■ RECORDED INFORMATION ■

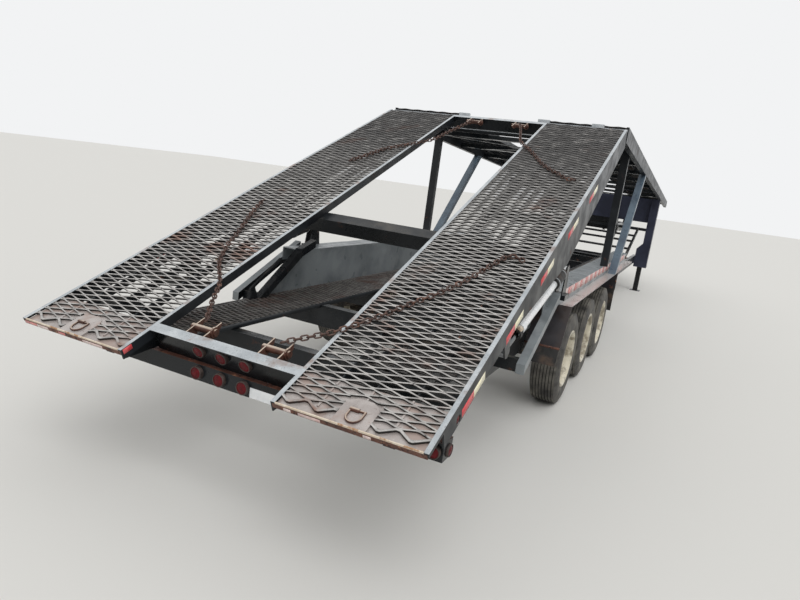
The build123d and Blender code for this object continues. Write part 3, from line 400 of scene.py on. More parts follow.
class RunwaySettings(bpy.types.PropertyGroup):
    """Raised expanded-metal grating: its openings and its strands."""

    opening_length: FloatProperty(
        name="Opening length",
        description="Long pitch of the diamonds, across the runway",
        default=0.1576,
        unit="LENGTH",
    )
    opening_height: FloatProperty(
        name="Opening height",
        description="Short pitch of the diamonds, along the runway",
        default=0.0540,
        unit="LENGTH",
    )
    bond_length: FloatProperty(
        name="Bond length",
        description="How far neighbouring strands run side by side where they meet",
        default=0.018,
        unit="LENGTH",
    )
    shift: FloatProperty(
        name="Shift", description="Place of one bond's middle across", default=0.013, unit="LENGTH"
    )
    strand_width: FloatProperty(
        name="Strand width", description="Width of one strand's top", default=0.0080, unit="LENGTH"
    )
    strand_depth: FloatProperty(
        name="Strand depth",
        description="Height of one strand's side",
        default=0.0110,
        unit="LENGTH",
    )
    strand_tilt: FloatProperty(
        name="Strand tilt",
        description="How far the strands are turned out of the plate",
        default=float(np.radians(12.0)),
        subtype="ANGLE",
    )


class ChainSettings(bpy.types.PropertyGroup):
    """Tie-down chain."""

    link_length: FloatProperty(
        name="Link length", description="Outer length of a link", default=0.054, unit="LENGTH"
    )
    link_width: FloatProperty(
        name="Link width", description="Outer width of a link", default=0.035, unit="LENGTH"
    )
    wire: FloatProperty(
        name="Wire", description="Diameter of a link's wire", default=0.0095, unit="LENGTH"
    )


class WheelSettings(bpy.types.PropertyGroup):
    """Tyres and wheels."""

    groove_depth: FloatProperty(
        name="Groove depth", description="Depth of the tread grooves", default=0.010, unit="LENGTH"
    )
    groove_width: FloatProperty(
        name="Groove width", description="Width of the tread grooves", default=0.008, unit="LENGTH"
    )
    hand_holes: IntProperty(
        name="Hand holes", description="Openings in each wheel disc", default=8, min=4, max=12
    )
    nuts: IntProperty(name="Nuts", description="Nuts on each hub", default=10, min=6, max=12)


class StageSettings(bpy.types.PropertyGroup):
    """Studio floor and light."""

    floor: FloatVectorProperty(
        name="Floor",
        description="Colour of the floor",
        subtype="COLOR",
        default=linear("#D9D8D4")[:3],
        min=0.0,
        max=1.0,
    )
    sky: FloatProperty(
        name="Sky",
        description="Strength of the soft light overhead, weaker lower down",
        default=0.95,
    )
    sun: FloatProperty(name="Sun", description="Strength of the soft light from above", default=1.2)


# ---------------------------------------------------------------- finishes


materials = {}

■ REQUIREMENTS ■
Please print exactly what appears from the first line of the data through the line with "expanded-metal grating: its", including both of those lines and nothing past them.

■ IN RESPONSE ■
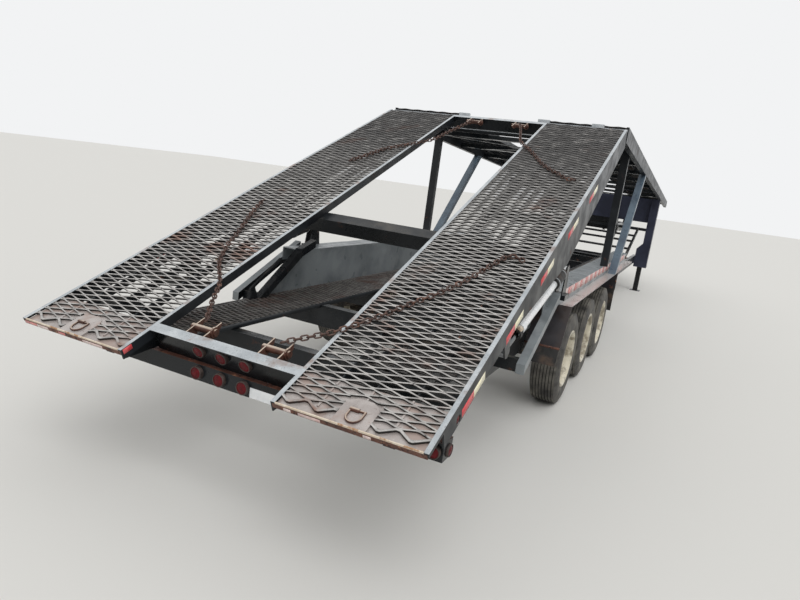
The build123d and Blender code for this object continues. Write part 3, from line 400 of scene.py on. More parts follow.
class RunwaySettings(bpy.types.PropertyGroup):
    """Raised expanded-metal grating: its openings and its strands."""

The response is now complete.